Indigenous and traditional communities excluded
The land rights experts noted that indigenous and traditional communities are not generally opposed to economic development but are outraged by their total exclusion from a process that threatens to deprive them of land and resources essential to their survival. Wily’s analysis revealed that two-thirds of all the lands and resources investors are acquiring in the latest global land rush are in sub-Saharan Africa.
In Liberia and South Sudan, the experts said local communities are beginning to react to the impact land deals are having on traditional access to forests, rangelands and marshes. In Liberia, where 30 percent of the country is reported to be under timber, mining and agricultural concessions, local villagers have blocked the plans of a Malaysian company to plant oil palms on lands leased from the government of President Ellen Johnson Sirleaf.
There are reports that the government is quietly issuing new “private use permits” to logging companies, violating national laws and the rights of local communities, and possibly undermining a recent pact signed in May 2011 with the European Union (EU) to ensure that timber exported to the EU is derived from legal sources and benefits the people of Liberia.
“The world is at a turning point in the global land grab, with the addition of dozens of new players, including the BRICs, South Africa and the nations of the Middle East, who are combing the planet for the natural resources required to sustain their rapid development,” said RRI’s Andy White. “The epic clash of this demand for land and resources—whether in the forests of Liberia, or in the quilombolas (former slave communities) in the Brazilian Amazon—is highly combustible, and must be resolved.”
Of the 35 African nations covered in the analysis, only nine got high marks for being “broadly positive” for their treatment of local, customary rights. The others were graded either “mixed” or “negative.”
The nations ranked “most positive” were Uganda, Tanzania, Burkina Faso and Southern Sudan. But even in those countries the laws are not respected in practice, and local communities are rarely included in negotiating the terms of a purchase or lease, even in countries where laws recognize such lands as private property.
“With the speed and scale of this surge into Africa in the last five years, the chief concern should be that investors are cutting deals with governments for land that really belongs to individual rural communities,” said Wily, who was interviewed in advance of the RRI event in London.

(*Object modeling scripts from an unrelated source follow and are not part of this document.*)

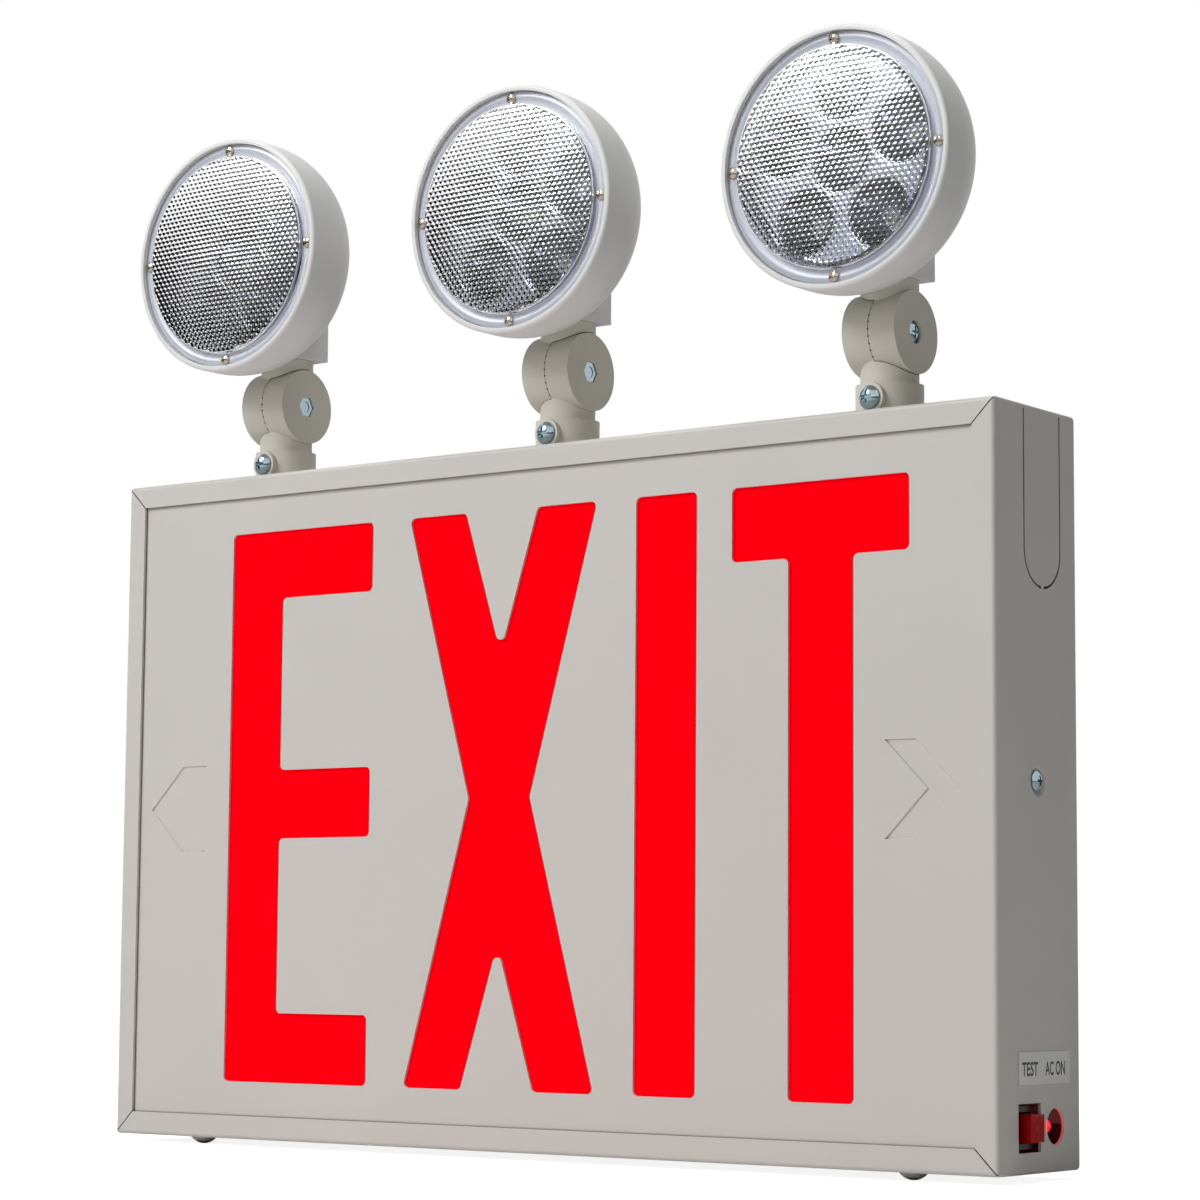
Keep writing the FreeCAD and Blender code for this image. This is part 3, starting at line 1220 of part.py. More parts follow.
os.makedirs("parts", exist_ok=True)
for thing in nodes:
    thing.Shape.exportStep("parts/%s.step" % thing.Label)
    print(thing.Label, len(thing.Shape.Solids), round(thing.Shape.Volume, 1))
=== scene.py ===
import math

import bpy
import numpy as np
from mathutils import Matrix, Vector


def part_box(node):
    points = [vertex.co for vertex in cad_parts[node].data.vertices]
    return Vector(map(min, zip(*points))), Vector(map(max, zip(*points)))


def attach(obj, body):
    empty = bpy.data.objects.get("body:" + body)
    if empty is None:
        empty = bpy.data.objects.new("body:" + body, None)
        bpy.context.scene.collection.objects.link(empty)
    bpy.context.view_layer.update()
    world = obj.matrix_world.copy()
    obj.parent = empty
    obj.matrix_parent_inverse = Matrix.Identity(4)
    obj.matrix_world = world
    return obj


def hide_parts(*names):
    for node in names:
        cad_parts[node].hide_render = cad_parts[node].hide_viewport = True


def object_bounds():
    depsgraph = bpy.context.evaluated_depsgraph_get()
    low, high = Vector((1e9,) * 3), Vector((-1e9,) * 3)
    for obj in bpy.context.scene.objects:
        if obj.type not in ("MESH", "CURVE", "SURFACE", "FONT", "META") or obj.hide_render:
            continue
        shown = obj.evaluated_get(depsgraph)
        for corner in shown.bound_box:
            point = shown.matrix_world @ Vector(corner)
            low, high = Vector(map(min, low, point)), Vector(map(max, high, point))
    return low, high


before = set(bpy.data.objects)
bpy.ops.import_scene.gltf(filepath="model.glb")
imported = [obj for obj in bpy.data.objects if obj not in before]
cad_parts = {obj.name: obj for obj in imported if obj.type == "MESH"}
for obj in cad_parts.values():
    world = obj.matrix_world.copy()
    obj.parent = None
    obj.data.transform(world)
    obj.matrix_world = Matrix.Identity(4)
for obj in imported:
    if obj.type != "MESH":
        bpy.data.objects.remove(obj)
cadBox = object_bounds()
print("frame loaded")


# finishes

def addNode(tree, kind, **values):
    # each value goes to the input socket of that name, or to the node's own setting
    node = tree.nodes.new(kind)
    for key, value in values.items():
        if key in node.inputs:
            node.inputs[key].default_value = value
        else:
            setattr(node, key, value)
    return node


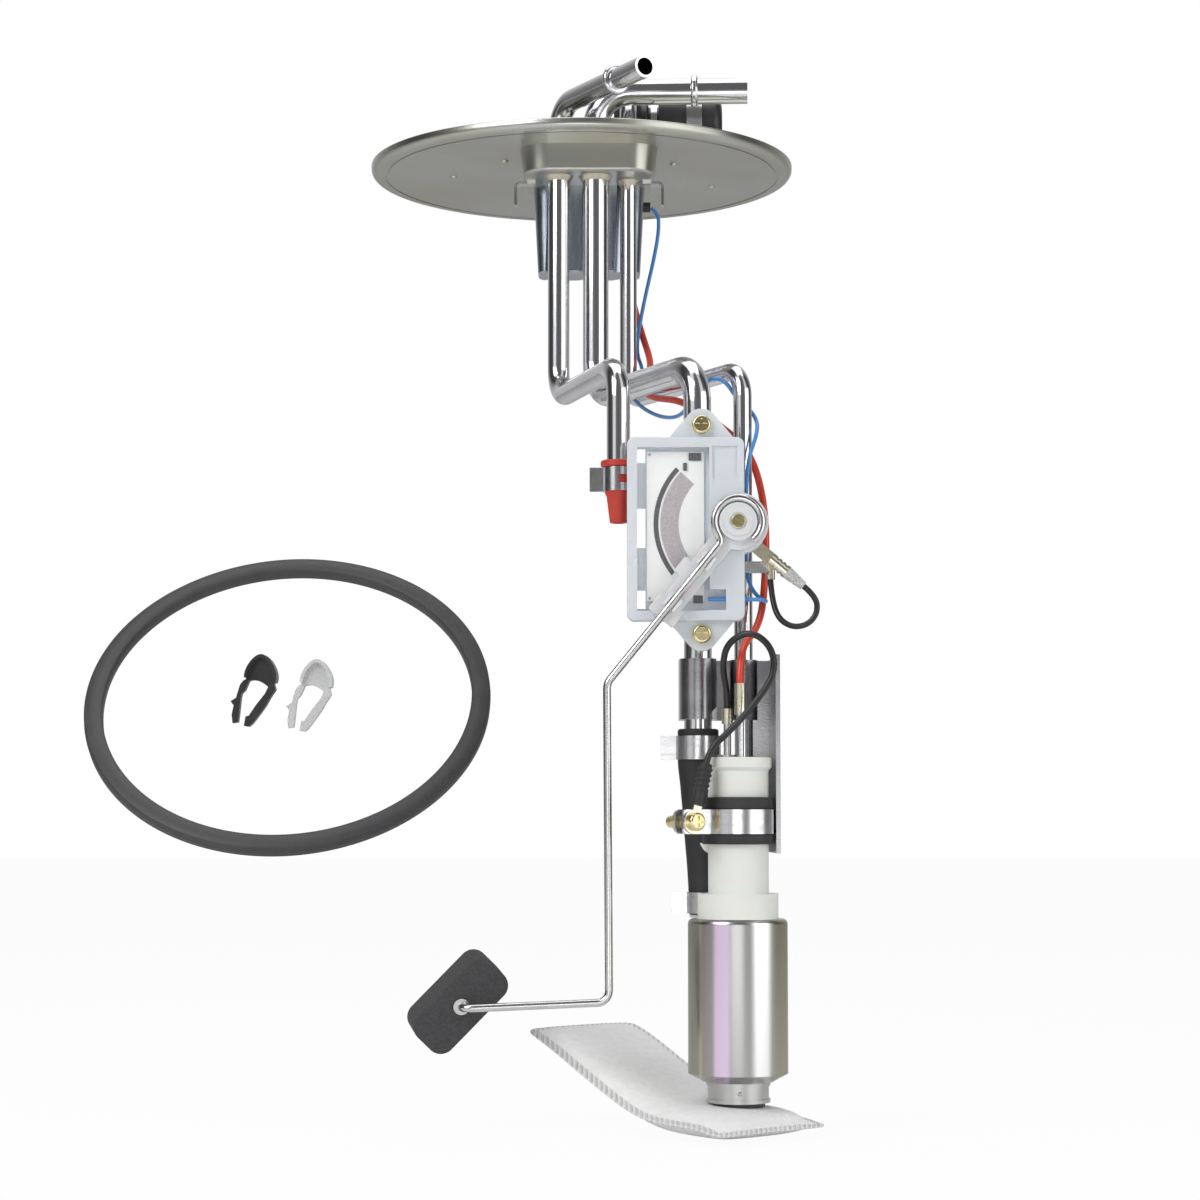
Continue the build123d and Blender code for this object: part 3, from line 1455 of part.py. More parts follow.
with BuildPart() as lead_terminals:
    with BuildSketch(Plane.XY.offset(terminal_plus_top_z)):
        with Locations(post_plus):
            Circle(terminal_r)
            Circle(post_r + tube_fit, mode=Mode.SUBTRACT)
    extrude(amount=-terminal_plus_length)
    with BuildSketch(Plane.XY.offset(terminal_plus_top_z)):
        with Locations(post_plus):
            Circle(terminal_r)
    extrude(amount=crimp_plus_length)
    with BuildSketch(Plane.XY.offset(post_minus_top_z)):
        with Locations(post_minus):
            Circle(terminal_r)
    extrude(amount=terminal_minus_length / 2)
    with BuildSketch(Plane.XY.offset(post_minus_top_z)):
        with Locations(post_minus):
            Circle(terminal_r)
            Circle(post_r + tube_fit, mode=Mode.SUBTRACT)
    extrude(amount=-terminal_minus_length / 2)
    with BuildSketch(front_plane(plate_back_y + tube_fit + lug_wall)):
        with Locations((lug_x, lug_z)):
            Rectangle(lug_length, 0.7 * lug_length, align=(Align.MAX, Align.CENTER))
    extrude(amount=lug_wall)
    with BuildSketch(Plane.XY.offset(lug_z - lug_length)):
        with Locations((lug_x, lug_y)):
            Circle(jumper_r + lug_wall)
            Circle(jumper_r + tube_fit, mode=Mode.SUBTRACT)
    extrude(amount=1.35 * lug_length)
    with BuildSketch(Plane.XY.offset(lug_z + 0.25 * lug_length)):
        with Locations((lug_x, lug_y)):
            Circle(jumper_r + lug_wall)
    extrude(amount=lug_wall)
save(lead_terminals, "lead_terminals")

# Pump's upper end: collar, plug, outlet with its ball seat, and the brush holders
pump_at = (pump_x, pump_y)
outlet_offset = Vector(outlet_x - pump_x, outlet_y - pump_y, 0).normalized()
passage_top = Vector(outlet_x, outlet_y, ball_seat_z - 6.0)
passage_foot = Vector(pump_x, pump_y, plug_foot_z) + outlet_offset * 8.0
passage_way = passage_foot - passage_top
boss_top_z = hose_foot_z - part_fit
boss_foot_z = can_top_z + part_fit
retainer_z = outlet_top_z - 1.6
brush_z = -291.25
holder_foot_z = brush_z - brush_height / 2 - brush_wall
with BuildPart() as pump_end_cap:
    with BuildSketch(Plane.XY.offset(boss_foot_z)):
        with Locations((pump_x, collar_y)):
            Circle(collar_r)
        with Locations(outlet_at):
            Circle(hose_low_r + 3 * clamp_wall, mode=Mode.SUBTRACT)
    extrude(amount=collar_top_z - boss_foot_z)
    with BuildSketch(Plane.XY.offset(boss_foot_z)):
        with Locations(outlet_at):
            Circle(outlet_boss_r)
        with Locations((pump_x, collar_y)):
            Circle(collar_r)
    extrude(amount=boss_top_z - boss_foot_z)
    with BuildSketch(Plane.XY.offset(boss_foot_z)):
        with Locations(outlet_at):
            Circle(outlet_r)
    extrude(amount=outlet_top_z - boss_foot_z)
    with BuildSketch(Plane.XY.offset(can_top_z - can_wall - part_fit)):
        with Locations(pump_at):
            Circle(can_mouth_r - part_fit)
    extrude(amount=can_wall + 2 * part_fit)
    with BuildSketch(Plane.XY.offset(plug_foot_z)):
        with Locations(pump_at):
            Circle(can_r - can_wall - part_fit)
    extrude(amount=can_top_z - can_wall - part_fit - plug_foot_z)
    with BuildSketch(Plane.XY.offset(holder_foot_z)):
        with Locations(pump_at):
            Rectangle(2 * brush_holder_reach, brush_width + 2 * brush_wall)
            Circle(commutator_r + 1.2, mode=Mode.SUBTRACT)
    extrude(amount=plug_foot_z - holder_foot_z)
    with BuildSketch(Plane.XY.offset(brush_z - brush_height / 2 - part_fit)):
        with Locations(pump_at):
            Rectangle(2 * brush_holder_reach - 2 * brush_wall, brush_width + 2 * part_fit)
    extrude(amount=brush_height + 2 * part_fit, mode=Mode.SUBTRACT)
    with BuildSketch(Plane.XY.offset(outlet_top_z)):
        with Locations(outlet_at):
            Circle(ball_r - 0.2)
    extrude(amount=retainer_z - outlet_top_z, mode=Mode.SUBTRACT)
    with BuildSketch(Plane.XY.offset(ball_seat_z)):
        with Locations(outlet_at):
            Circle(outlet_bore_r)
    extrude(amount=retainer_z - ball_seat_z, mode=Mode.SUBTRACT)
    with BuildSketch(Plane.XY.offset(passage_top.Z)):
        with Locations(outlet_at):
            Circle(check_spring_r)
    extrude(amount=ball_seat_z - passage_top.Z, mode=Mode.SUBTRACT)
    with BuildSketch(Plane(origin=passage_top, z_dir=passage_way)):
        Circle(outlet_port_r)
    extrude(amount=passage_way.length + outlet_port_r, mode=Mode.SUBTRACT)
    with BuildSketch(Plane.XY.offset(plug_foot_z)):
        with Locations(pump_at):
            Circle(bearing_r + part_fit)
    extrude(amount=bearing_length, mode=Mode.SUBTRACT)
    with BuildSketch(Plane.XY.offset(plug_foot_z)):
        with Locations(pump_at):
            Circle(shaft_r + part_fit)
    extrude(amount=shaft_top_z + part_fit - plug_foot_z, mode=Mode.SUBTRACT)
save(pump_end_cap, "pump_end_cap")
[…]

White said that engaging investors will be key to protecting the land rights of local communities, and that, in turn, will be critical to achieving the goals of slowing climate change, ensuring food security, and reducing poverty embraced by negotiators and advocates at United Nations meetings such as December’s COP-17 in Durban.
“Investors have much to lose if they fail to consider the customary rights of local communities,” White said. “Civil unrest will be the outcome, and it will affect their bottom line. So respecting and strengthening tenure rights is a win-win for investors, and for the people who currently view the vast forests and pastures of the developing world as their own.”
Experts said it’s too early to predict whether the spate of land deals recently negotiated in sub-Saharan Africa will produce widespread and destabilizing conflicts. But relatively few large-scale enterprises are fully established, White noted, so the people who will be affected by the deals have yet to realize their forests, marshes and rangelands have been sold or leased.
“Communities often do not find out what is going on until the bulldozers arrive,” White said.
Increasingly, however, local communities and the NGOs that support them are learning more about their rights and how to enforce them.
Liberia and South Sudan
A broad coalition of Liberian organizations, including the Sustainable Development Institute (SDI, Liberia) and Green Advocates Liberia, today charged their government with issuing alternative “private use permits” on an estimated 700,000 hectares of forestland. They argued in a press release and accompanying report that the new permits allow the companies to sidestep national laws and that it goes against the spirit of the country’s pact with the EU, known as the Voluntary Partnership Agreement (VPA).
A legally-binding trade agreement between Liberia and the EU, the VPA will go into effect in 2013. It defines what constitutes legal timber and sets up an assurance system able to verify compliance and ensure that timber for export can be traced back to the source.
In South Sudan is one of the countries cited for doing a good job of protecting customary rights under the law, the government signed deals for control of nine percent of the new nation's lands even before announcing its independence. With agreements signed since 2011, the percentage is expected to be even higher, said David Deng, research director, South Sudan Law Society, South Sudan.
"I would remind them that land was at the heart of the civil war in South Sudan," said Deng, who spoke at the RRI event today. "And now, with independence, communities expect that the sacrifices that they made during the war will be repaid by recognizing the legitimacy of their customary land tenure. Anything less would undermine the nation’s fragile peace,” Deng said.